Mostly obscured in a flurry of sharp cutting and solarisation effects, this beast-that-cannot-be-shown-for-budget-reasons lurches toward Elizabeth and brutally assaults her. The furious speed of the cutting cannot completely obscure that whatever the thing is, it has a lot of groping tentacles, nor can it hide that its intentions toward Elizabeth are aberrantly sexual, as her clothes are torn from her in a series of camera flurries that leave just enough to the imagination for us to know what’s happening (as well as a lingering distaste. Why so many Lovecraftian films are overtly sexualised, especially considering the author’s quivering frigidity, is a subject deserving of a piece in its own right, a piece for which I’m claiming the prospective title ‘H.P. Saucy’). The lurching editing and clatter of strobing coloured lights are panic inducing, and the whole sequence is over in less than a minute. It’s devastating, bewilderingly inhuman and ends almost too quickly for the mind to comprehend what it's taken in.

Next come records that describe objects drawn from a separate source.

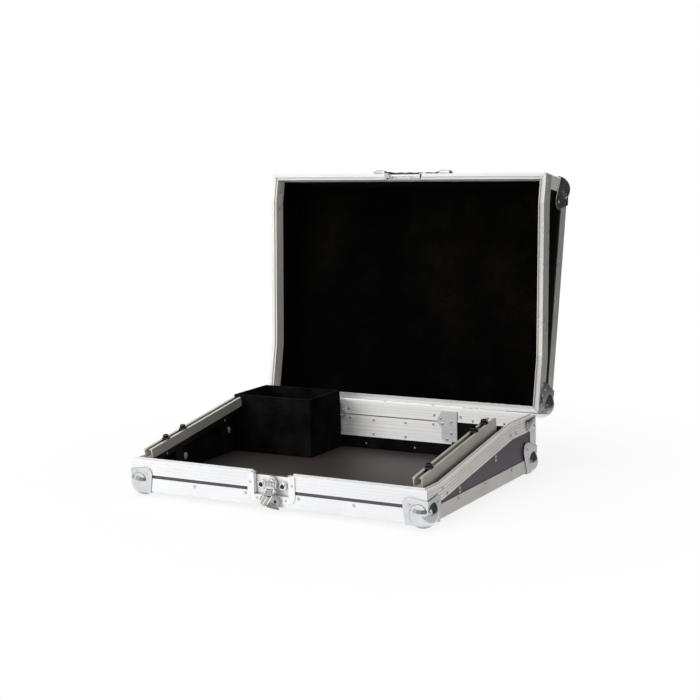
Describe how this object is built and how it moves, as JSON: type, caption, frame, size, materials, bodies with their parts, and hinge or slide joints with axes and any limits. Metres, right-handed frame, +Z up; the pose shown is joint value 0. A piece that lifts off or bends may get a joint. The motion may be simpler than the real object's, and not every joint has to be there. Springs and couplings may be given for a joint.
{
  "type": "lighting controller case",
  "caption": "Slanted rack-width flight case with aluminium edging, ball corners, rack rails, cable compartment, rear hatch and latch, its hinged lid held open.",
  "frame": {"origin": "under the middle of the open case, on the surface that it stands on", "axes": "+X to the right seen from the front, +Y from the latch to the lid hinges, +Z up"},
  "size_m": [0.526, 0.5356, 0.4791],
  "materials": {
    "laminated_ply": "dark phenolic film on plywood, satin",
    "aluminium_edging": "mill finish, faintly ribbed",
    "rail_aluminium": "anodised, satin",
    "zinc_steel": "bright zinc plate",
    "black_steel": "black plated screws with cup washers",
    "felt_lining": "short black felt on board",
    "grip_rubber": "black moulded grip"
  },
  "bodies": {
    "tray": {"base_floor_panel": "laminated_ply", "base_left_panel": "laminated_ply", "base_right_panel": "laminated_ply", "base_front_panel": "laminated_ply", "base_rear_panel": "laminated_ply", "base_rim_front": "aluminium_edging", "base_rim_rear": "aluminium_edging", "base_rim_left": "aluminium_edging", "base_rim_right": "aluminium_edging", "base_edge_front": "aluminium_edging", "base_edge_rear": "aluminium_edging", "base_edge_left": "aluminium_edging", "base_edge_right": "aluminium_edging", "base_ball_corner_front_left": "zinc_steel", "base_ball_corner_front_right": "zinc_steel", "base_ball_corner_rear_right": "zinc_steel", "base_ball_corner_rear_left": "zinc_steel", "rack_rail_left": "rail_aluminium", "rack_rail_right": "rail_aluminium", "cable_compartment": "felt_lining", "hatch_hinge_leaf": "zinc_steel", "hatch_stop_left": "zinc_steel", "hatch_stop_right": "zinc_steel", "latch_dish": "zinc_steel", "hinge_left_tray_leaf": "zinc_steel", "hinge_right_tray_leaf": "zinc_steel"},
    "lid": {"lid_top_panel": "laminated_ply", "lid_left_panel": "laminated_ply", "lid_right_panel": "laminated_ply", "lid_front_panel": "laminated_ply", "lid_rear_panel": "laminated_ply", "lid_rim_front": "aluminium_edging", "lid_rim_rear": "aluminium_edging", "lid_rim_left": "aluminium_edging", "lid_rim_right": "aluminium_edging", "lid_edge_front": "aluminium_edging", "lid_edge_rear": "aluminium_edging", "lid_edge_left": "aluminium_edging", "lid_edge_right": "aluminium_edging", "lid_ball_corner_front_left": "zinc_steel", "lid_ball_corner_front_right": "zinc_steel", "lid_ball_corner_rear_right": "zinc_steel", "lid_ball_corner_rear_left": "zinc_steel", "lid_latch_catch": "zinc_steel", "handle_bracket_left": "zinc_steel", "handle_bracket_right": "zinc_steel", "hinge_left_lid_leaf": "zinc_steel", "hinge_right_lid_leaf": "zinc_steel"},
    "hatch": {"hatch_panel": "laminated_ply", "hatch_channel_upper": "aluminium_edging", "hatch_channel_lower": "aluminium_edging"},
    "latch_drum": {"latch_drum": "zinc_steel"},
    "latch_wing": {"latch_wing": "zinc_steel"},
    "handle": {"handle_grip": "grip_rubber"},
    "rack_screw_left_1": {"rack_screw_left_1": "black_steel"},
    "rack_screw_left_2": {"rack_screw_left_2": "black_steel"},
    "rack_screw_right_1": {"rack_screw_right_1": "black_steel"},
    "rack_screw_right_2": {"rack_screw_right_2": "black_steel"},
    "rack_screw_right_3": {"rack_screw_right_3": "black_steel"}
  },
  "joints": [
    {"name": "lid_hinge", "type": "hinge", "parent": "tray", "child": "lid", "pos_m": [0, 0.12325, 0.092], "axis": [1, 0, 0], "range_deg": [0, 102]},
    {"name": "hatch_hinge", "type": "hinge", "parent": "tray", "child": "hatch", "pos_m": [0, 0.12115, 0.036], "axis": [-1, 0, 0], "range_deg": [0, 95]},
    {"name": "latch_turn", "type": "hinge", "parent": "tray", "child": "latch_drum", "pos_m": [0, -0.25945, 0.042], "axis": [0, 1, 0], "range_deg": [0, 180]},
    {"name": "latch_wing_fold", "type": "hinge", "parent": "latch_drum", "child": "latch_wing", "pos_m": [0, -0.26545, 0.033], "axis": [-1, 0, 0], "range_deg": [0, 175]},
    {"name": "handle_swing", "type": "hinge", "parent": "lid", "child": "handle", "pos_m": [0, 0.20511, 0.47229], "axis": [1, 0, 0], "range_deg": [0, 90]},
    {"name": "rack_screw_left_1_slide", "type": "slide", "parent": "tray", "child": "rack_screw_left_1", "axis": [0, 0.9878, 0.1558], "range_m": [-0.035, 0.015]},
    {"name": "rack_screw_left_2_slide", "type": "slide", "parent": "tray", "child": "rack_screw_left_2", "axis": [0, 0.9878, 0.1558], "range_m": [-0.015, 0.14]},
    {"name": "rack_screw_right_1_slide", "type": "slide", "parent": "tray", "child": "rack_screw_right_1", "axis": [0, 0.9878, 0.1558], "range_m": [-0.025, 0.11]},
    {"name": "rack_screw_right_2_slide", "type": "slide", "parent": "tray", "child": "rack_screw_right_2", "axis": [0, 0.9878, 0.1558], "range_m": [-0.015, 0.01]},
    {"name": "rack_screw_right_3_slide", "type": "slide", "parent": "tray", "child": "rack_screw_right_3", "axis": [0, 0.9878, 0.1558], "range_m": [-0.01, 0.017]}
  ]
}
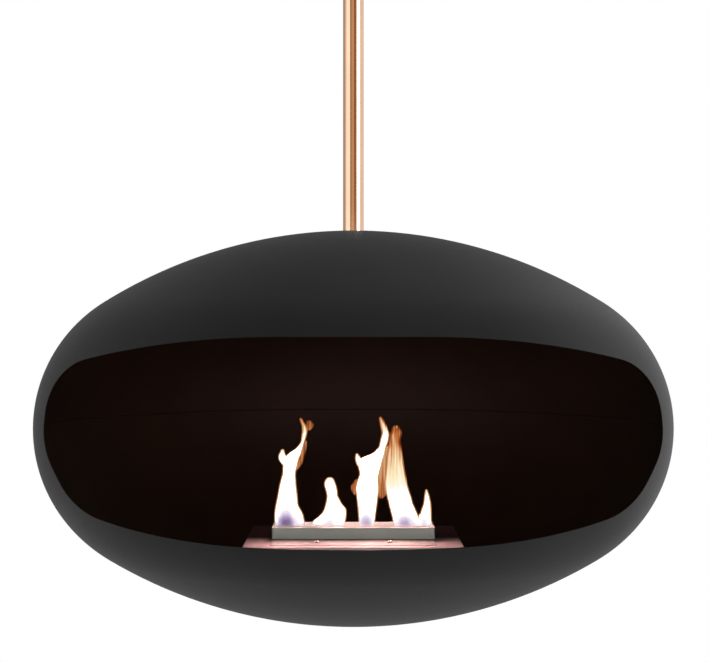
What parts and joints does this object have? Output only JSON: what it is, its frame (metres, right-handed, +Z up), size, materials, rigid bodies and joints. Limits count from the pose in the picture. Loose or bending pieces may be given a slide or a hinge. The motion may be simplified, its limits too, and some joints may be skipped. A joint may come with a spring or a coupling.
{
  "type": "hanging fireplace",
  "caption": "Oval spun-steel fireplace body with a wide front mouth, hung on a straight ceiling pole, with a swivel in its crown and a lift-out fuel burner with a sliding shutter.",
  "frame": {"origin": "centre of the ceiling plate's upper face, on the axis of the pole", "axes": "+Z up along the pole, -Y out of the mouth, +X to the right seen from the front"},
  "size_m": [0.94, 0.8984, 1.48],
  "materials": {
    "satin_black": "satin black stove paint, fine texture",
    "copper_plate": "polished copper plating on steel",
    "zinc_steel": "zinc plated",
    "ground_steel": "ground bright",
    "bronze": "machined bronze",
    "stainless_sheet": "brushed stainless sheet",
    "ceramic_wool": "pressed ceramic fibre"
  },
  "bodies": {
    "ceiling_mount": {"ceiling_plate": "zinc_steel", "ceiling_socket": "zinc_steel", "cross_bolt": "ground_steel", "cross_nut": "ground_steel", "pole_tube": "copper_plate", "pole_spigot": "ground_steel", "lower_race": "ground_steel", "thrust_washer": "ground_steel", "castle_nut": "zinc_steel", "split_pin": "ground_steel"},
    "canopy": {"canopy_cover": "copper_plate", "canopy_clamp": "copper_plate", "clamp_screw": "ground_steel"},
    "bearing_cage": {"ball_cage": "bronze"},
    "fire_body": {"upper_shell": "satin_black", "lower_shell": "satin_black", "hub_plate": "zinc_steel", "hub_bush": "bronze", "upper_race": "ground_steel", "heat_cover": "satin_black", "cover_screw_1": "ground_steel", "cover_screw_2": "ground_steel", "cover_screw_3": "ground_steel", "tray_bracket_left": "satin_black", "tray_bracket_right": "satin_black"},
    "burner": {"burner_tray": "stainless_sheet", "slot_collar": "stainless_sheet", "collar_screw_1": "ground_steel", "collar_screw_2": "ground_steel", "collar_screw_3": "ground_steel", "collar_screw_4": "ground_steel", "shutter_rail_left": "stainless_sheet", "shutter_rail_right": "stainless_sheet", "fuel_tank": "stainless_sheet", "fuel_wool": "ceramic_wool"},
    "shutter": {"shutter_plate": "stainless_sheet"}
  },
  "joints": [
    {"name": "body_swivel", "type": "hinge", "parent": "ceiling_mount", "child": "fire_body", "pos_m": [0, 0, -0.9], "axis": [0, 0, 1], "continuous": true},
    {"name": "cage_roll", "type": "hinge", "parent": "ceiling_mount", "child": "bearing_cage", "pos_m": [0, 0, -0.9], "axis": [0, 0, 1], "continuous": true},
    {"name": "canopy_drop", "type": "slide", "parent": "ceiling_mount", "child": "canopy", "axis": [0, 0, -1], "range_m": [0, 0.8]},
    {"name": "burner_lift", "type": "slide", "parent": "fire_body", "child": "burner", "axis": [0, 0, 1], "range_m": [0, 0.13]},
    {"name": "shutter_slide", "type": "slide", "parent": "burner", "child": "shutter", "axis": [0, -1, 0], "range_m": [0, 0.0575]}
  ],
  "couplings": [
    {"joint": "cage_roll", "follows": "body_swivel", "ratio": 0.5}
  ]
}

Haller’s low budget effort is one of the only sequences in Lovecraftian cinema to come close to capturing the author’s simultaneously fleshy and unworldly vision, and the closest thing I’ve seen to what it might actually feel like to be confronted with one of his squirming horrors. It is, to quote Lovecraft, “immeasurably more hideous and detestable” than most other cinematic attempts, due to the sequence’s sheer speed and utter ferocity. In a flurry of cheap effects and cost-nothing ingenuity, Haller captures the momentum of an unstoppable nightmare with a precision that leaves most of the more expensively budgeted attempts by his successors in the dust. It’s a terrifying and brutalising scene, and one of the best representations of Lovecraft’s vision in horror cinema.